Actualmente, parte del malestar de vastos sectores de la población mundial –que parecen haberse “rebelado” votando en Italia, Austria, Holanda, Hungría, Polonia o Filipinas por candidatos que no son políticamente correctos– se origina en lo que acostumbramos llamar globalización y que, en rigor, es una nueva etapa del desarrollo capitalista. Mientras sonaba la música de “la aldea global”, muchos fueron quedando fuera del baile. El proceso empezó con la “deslocalización”, que trasladó fábricas a lugares de salarios menores, y luego ha dado lugar al fenómeno sorprendente de que para ser pobre no se necesita estar desempleado: remuneraciones de sobrevivencia son las que gana una importante porción de los trabajadores y son las que esperan a muchos jóvenes, incluso educados, que ingresan al mercado de trabajo. De esos lesionados se han nutrido los desórdenes que en los últimos días han puesto al presidente Macron contra las cuerdas, a partir del incremento de los precios de los combustibles, casi un pretexto.

Otro factor en crecimiento es la inmigración sur-norte. 243 millones de personas viven hoy fuera del país en el que nacieron, esto es, 3% de la población del mundo; en la Unión Europea se han instalado una cuarta parte: 64 millones. Aunque es verdad que los inmigrantes aportamos de muchas maneras –desde capacidades hasta impuestos– a los países receptores, las fake news nos presentan como dañosos porque desplazamos del trabajo a los nativos y nos beneficiamos de los servicios sociales existentes. Por cierto, los inmigrantes de origen musulmán generan reticencias adicionales, que tienen raíces históricas y se expresan hoy como discriminación abierta.

Todos los factores han concurrido en España a llevar el fenómeno a un punto perturbadoramente alto. El penúltimo capítulo empezó en Cataluña, donde el independentismo ha tomado el camino de la ruptura sin espacio efectivo para acuerdos con el Estado español. En ese clima de enfrentamiento, que a comienzos de diciembre un partido de extrema derecha –Voz–, similar a otros radicalismos en Europa, haya reclutado casi cuatrocientos mil votos en Andalucía –doce por ciento de los electores– es la alarma que ha despertado a quienes sostenían que eso no ocurría en España. El programa de Vox es más que conservador; al punto de que los politólogos discuten si es o no fascista.

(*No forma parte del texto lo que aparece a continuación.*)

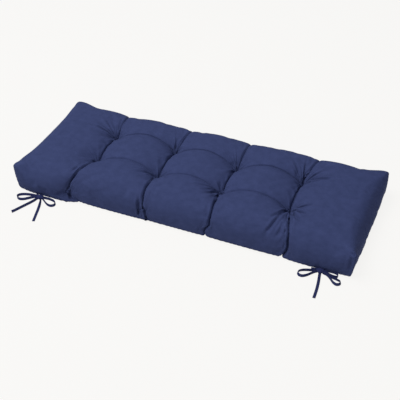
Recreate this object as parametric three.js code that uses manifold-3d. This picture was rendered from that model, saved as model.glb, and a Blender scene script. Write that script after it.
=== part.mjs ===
/**
 * Tufted bench cushion with two ribbon bows, in millimetres, +Z up.
 *
 * The cushion lies on its underside with its length along X and its front edge towards -Y.
 * The origin is on the surface that it rests on, under the middle of the cushion.
 *
 * One filled cover is tacked right through at eight places, two in each of four columns.
 * Every column draws a deep crease across the top and down both long walls, which leaves
 * five pillows side by side. A shallower valley joins the tacks along each row.
 */
import * as THREE from 'three';
import Module from 'manifold-3d';
import { mergeVertices } from 'three/addons/utils/BufferGeometryUtils.js';

const wasm = await Module();
wasm.setup();

// ---------------------------------------------------------------- cushion: driving dimensions

const LEFT_X = -639; // the two darts sewn at the left corners
const RIGHT_X = 637; // the two darts sewn at the right corners
const CORNER_Y = 230; // half the depth, between the darts of one end
const LEFT_BULGE = 8; // how far the left wall swells past its corners
const RIGHT_BULGE = 8; // how far the right wall does
const CROWN = 129; // height of the top before anything is drawn in
const END_FALL = 8; // how much lower the top is at the ends
const SIDE_FALL = 5; // how much lower it is along the long edges
const PILLOW_FALL = 4; // how much each pillow falls from its middle to its creases
const EAR_HEIGHT = 107; // level that the top dips to at the corners
const EAR_REACH = 60; // length over which the top dips down to such a point
const EAR_PUSH = 3.5; // how far the point that a dart makes stands out
const EAR_TIP = 30; // length of that point
const WALL_TOP = 52; // height at which a wall is upright, midway between corners
const SHOULDER = 54; // width of the rounded shoulder between top and wall
const SHOULDER_FADE = 85; // length over which the shoulder sharpens into a corner
const SHOULDER_LEAST = 0.45; // share of its width that is left at the corner
const CORNER_ROUNDING = 0.14; // share of its height that is left there
const SEAM_HEIGHT = 5; // height of the seam that closes the underside
const SEAM_INSET = 2; // how far that seam is drawn in under the wall
const RIM = 14; // width of the roll from the seam down to the surface

// One row for each column of tacks, from the left: the crease's place over the front
// shoulder, at the two tacks and over the back shoulder, its feet at the front and back
// seams, and how far it sways sideways on its way down the front wall.
const TACK_COLUMNS = [
  { frontX: -407, frontFoot: -399, sway: -26, tacks: [-382, -70, -387, 84], backX: -394, backFoot: -391 },
  { frontX: -117, frontFoot: -111, sway: -16, tacks: [-129, -73, -132, 84], backX: -110, backFoot: -115 },
  { frontX: 145, frontFoot: 127, sway: -3, tacks: [121, -76, 122, 70], backX: 128, backFoot: 127 },
  { frontX: 420, frontFoot: 401, sway: -2, tacks: [375, -76, 368, 82], backX: 402, backFoot: 399 },
];
const ROW_Y = 77; // distance of the rows of tacks from the middle, at the ends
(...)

Durante 35 años, España estuvo prorrateado políticamente entre dos partidos, de convivencia relativamente armónica, sostenida mediante redes clientelistas de costos presupuestales elevados. En marzo de 2014 –a partir de los atentados yihadistas en Madrid que costaron la presidencia a José María Aznar por tratar de engañar al electorado echando mano a lo que hoy también serían fake news– el Partido Popular (PP) optó por la polarización como estrategia. “Ellos o nosotros”, “Quieren quebrar España” han sido los gritos de guerra para restar legitimidad a los gobiernos que ellos no controlaran. Pero al que se creía dueño del circo conservador le ha crecido el enano más reaccionario, que ha formado tienda aparte –la de Vox– e irrumpido en el escenario electoral.

Uno de los retrocesos derivados de la presencia de este nuevo actor es que, de momento, se halla esterilizado el pluripartidismo alcanzado en 2014, cuando Ciudadanos, desde la derecha, y Podemos, desde la izquierda, salieron a competir con el PP y el socialismo del PSOE. Vox ha producido un realineamiento y una vieja confrontación entre la derecha –ahora tripartita: PP, Ciudadanos y Vox– y la izquierda precariamente aliada del PSOE y Podemos. La alineación regresiva –que los nacionalismos independentistas avivan de manera enceguecida– levanta el “ellos o nosotros” que vuelve a dividir al país en dos.

Es este un juego de blanco o negro que en todas partes se sigue llamando democrático porque hay elecciones. Pero es un juego en el que acuerdos y consensos se hacen más o menos imposibles. El interés general no está en la agenda porque en esta democracia representativa los representantes son mandatarios de intereses particulares, además de guardianes de los suyos propios. La democracia es apenas la ocasión de ganar al otro, quien es visto no como un rival sino como un enemigo.

Los actores políticos –flagrantemente faltos de ideas y propuestas– se limitan a alentar el rechazo al competidor, a quien responsabilizan de todos los males posibles. No buscan persuadir o convencer sino derrotar y vencer. Para ello, el instrumento son las consignas simplonas, dirigidas a tocar fibras emocionales, que buscan un ciudadano así entrenado en pensar cada vez menos. Las explicaciones repetidas no son tales pero basta que sean atractivas. Las redes –en las que, como sabemos, cada quien busca solo aquello que confirma sus prejuicios– se encargan de reducirlas a unas cuantas palabras y multiplicarlas hasta copar todo espacio.

En eso estamos y todo parece indicar que será por un tiempo largo.